México: El destino inevitable del PRD
por Sergio Sarmiento
Sergio Sarmiento es articulista de Reforma y comentarista de TV Azteca.
No es la primera vez que el Partido de la Revolución Democrática (PRD) parece a punto de desmoronarse. Pero la disputa pública por el control del partido ha llegado hoy a un nivel de acrimonia nunca antes visto. Hemos llegado al punto en que los perredistas toman las propias instalaciones del PRD. La gran pregunta ahora es si se desmoronará este partido, creado en 1989, que en el 2006 tuvo su mejor desempeño electoral en la historia y se convirtió en el segundo partido del país.
La respuesta parece ser “No”. Y la razón es muy sencilla. En el actual sistema político mexicano es mejor tener el control de medio PRD que no tener nada. Los partidos políticos son maquinarias poderosísimas de influencia política y de generación de ingresos. Crear un partido político nuevo, en cambio, es una tarea que con la nueva legislación electoral se ha vuelto muy difícil.
Las diferencias entre los distintos grupos que forman el PRD, y particularmente entre el más radical, que encabeza Andrés Manuel López Obrador, y el moderado de Jesús Ortega, han llegado a un punto en que difícilmente se puede hablar de que forman una sola agrupación política. La única razón de que permanezcan unidos es que ninguno quiere dejar al otro la estructura y prerrogativas millonarias del partido.
Los chuchistas y los lopezobradoristas se encuentran en una situación similar a la de una pareja que se está divorciando cuando ninguna de las dos partes quiere dejar la casa que es el único activo de ambos. En esta convivencia malsana, sin embargo, se pueden cometer muchos errores.
López Obrador, de hecho, ha cometido un error crucial en este proceso interno. Él pudo haber asumido el papel de estadista neutral ante dos fuerzas políticas que le habían prometido fidelidad. No hay que olvidar que, pese a todas las diferencias, Jesús Ortega fue un aliado inamovible de López Obrador durante la campaña presidencial del 2006, en la que sirvió, cuando menos nominalmente, como jefe de campaña. Esta lealtad se mantuvo en los meses posteriores, incluso en la desastrosa toma del Paseo de la Reforma de la ciudad de México.
Al tomar partido por Alejandro Encinas en el proceso interno, López Obrador cerró las puertas a esta alianza incómoda —pero alianza al fin—que había permitido al PRD mantenerse unido. En lugar de ser una fuerza de equilibrio, quiso imponer al próximo líder. Y con eso quizá perdió al propio partido.

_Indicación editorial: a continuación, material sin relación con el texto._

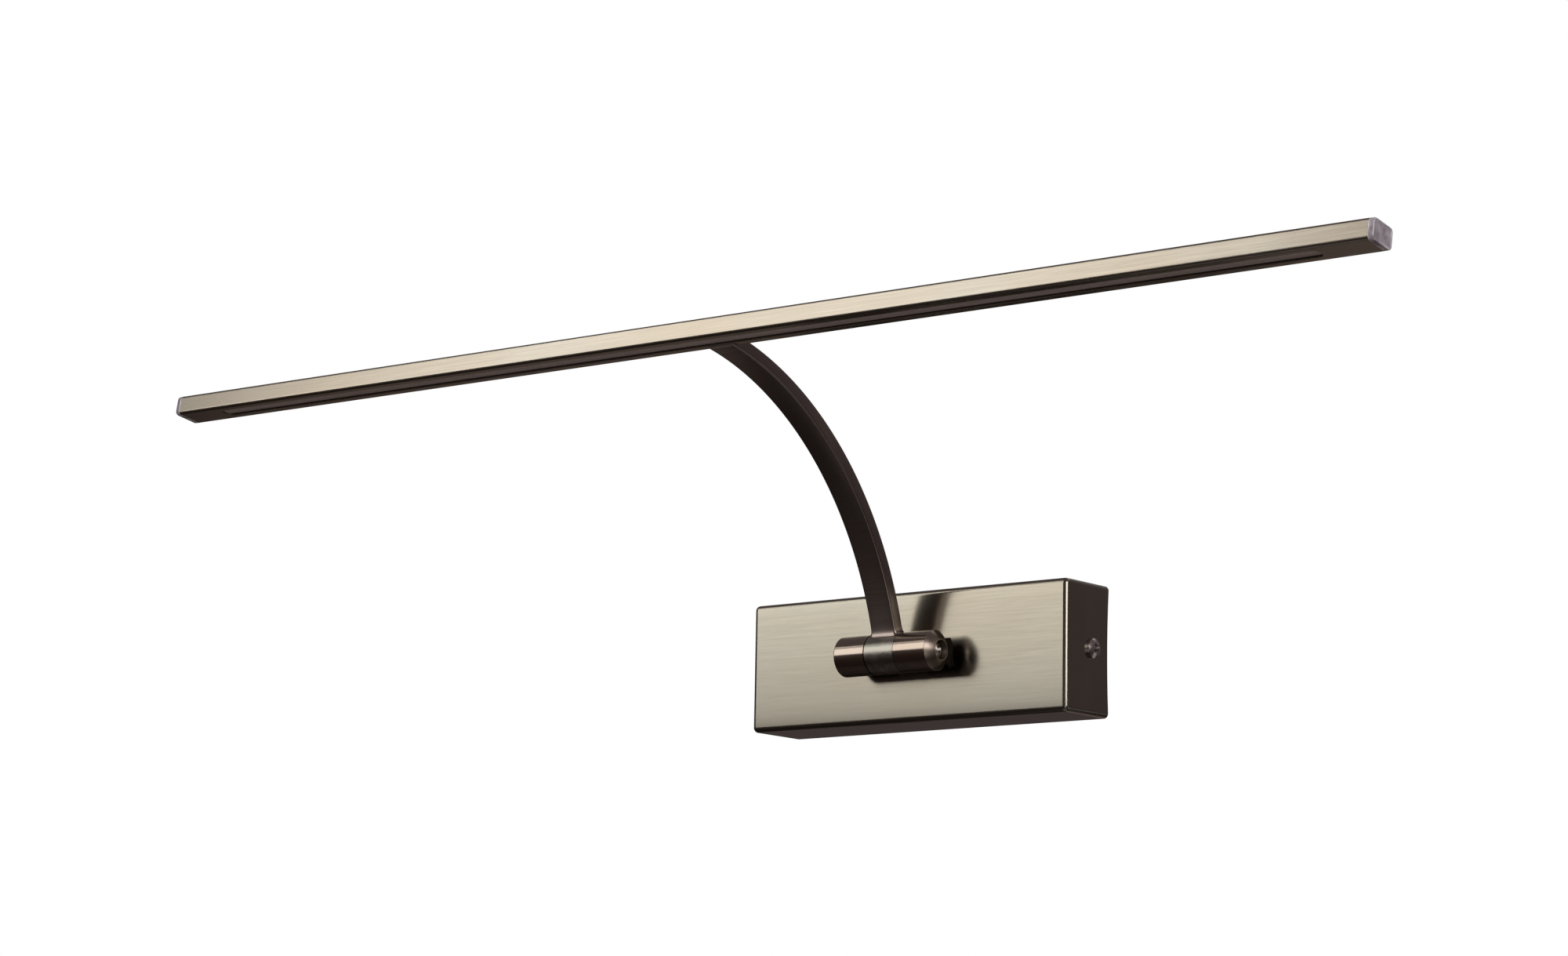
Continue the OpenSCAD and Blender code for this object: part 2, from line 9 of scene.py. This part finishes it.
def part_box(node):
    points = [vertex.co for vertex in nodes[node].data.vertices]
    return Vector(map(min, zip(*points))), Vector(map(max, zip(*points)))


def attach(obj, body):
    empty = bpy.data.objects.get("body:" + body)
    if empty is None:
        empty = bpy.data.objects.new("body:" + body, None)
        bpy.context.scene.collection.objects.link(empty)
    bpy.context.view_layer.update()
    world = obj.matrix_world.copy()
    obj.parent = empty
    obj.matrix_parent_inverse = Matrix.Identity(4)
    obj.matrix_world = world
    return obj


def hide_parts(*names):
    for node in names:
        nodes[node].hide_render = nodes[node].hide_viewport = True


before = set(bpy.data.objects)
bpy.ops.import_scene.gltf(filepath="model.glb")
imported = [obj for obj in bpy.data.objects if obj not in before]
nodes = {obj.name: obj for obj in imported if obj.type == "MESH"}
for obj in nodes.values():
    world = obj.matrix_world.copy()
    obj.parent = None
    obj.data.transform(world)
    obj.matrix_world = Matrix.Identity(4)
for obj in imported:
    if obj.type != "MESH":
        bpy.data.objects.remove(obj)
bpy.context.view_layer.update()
scene = bpy.context.scene
MM = 0.001


# ------------------------------------------------------------------ camera and stage

CAMERA_PLACE = (0.9179, -1.2686, -0.2023)
CAMERA_HEADING, CAMERA_PITCH, CAMERA_ROLL = (math.radians(a) for a in (38.279, 9.974, 1.059))
CAMERA_LENS, CAMERA_SENSOR = 92.7, 36    # millimetres

FLOOR_HALF, FLOOR_Z = 1.4, -2.3
FLOOR_COLOUR = (0.60, 0.59, 0.58, 1)
FLOOR_ROUGHNESS = 0.8

# Height of the way looked, from 0 straight down to 1 straight up, and what the room shows there
ROOM = ((0.0, (0.010, 0.008, 0.008, 1)), (0.36, (0.055, 0.039, 0.034, 1)),
        (0.44, (0.095, 0.075, 0.074, 1)), (0.58, (0.14, 0.115, 0.12, 1)),
        (0.75, (0.17, 0.145, 0.15, 1)), (1.0, (0.20, 0.17, 0.17, 1)))

PANEL_TARGET = Vector((0, -0.05, 0.03))    # what every panel is aimed at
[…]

El PRD no puede tener un divorcio rápido e indoloro. Quienquiera que se quede con el nombre y la estructura del partido controlará las prerrogativas. Éstas representan casi 500 millones de pesos en este año no electoral, pero ascenderán a mucho más en el 2009. Quien deje el partido, en cambio, tendrá que empezar de nuevo a formar un partido, pero con reglas mucho más restrictivas que antes.
Las tribus del PRD parecen condenadas a pelearse entre sí pero a mantenerse unidas bajo un mismo partido. Es un destino triste. Pero de momento parece inevitable.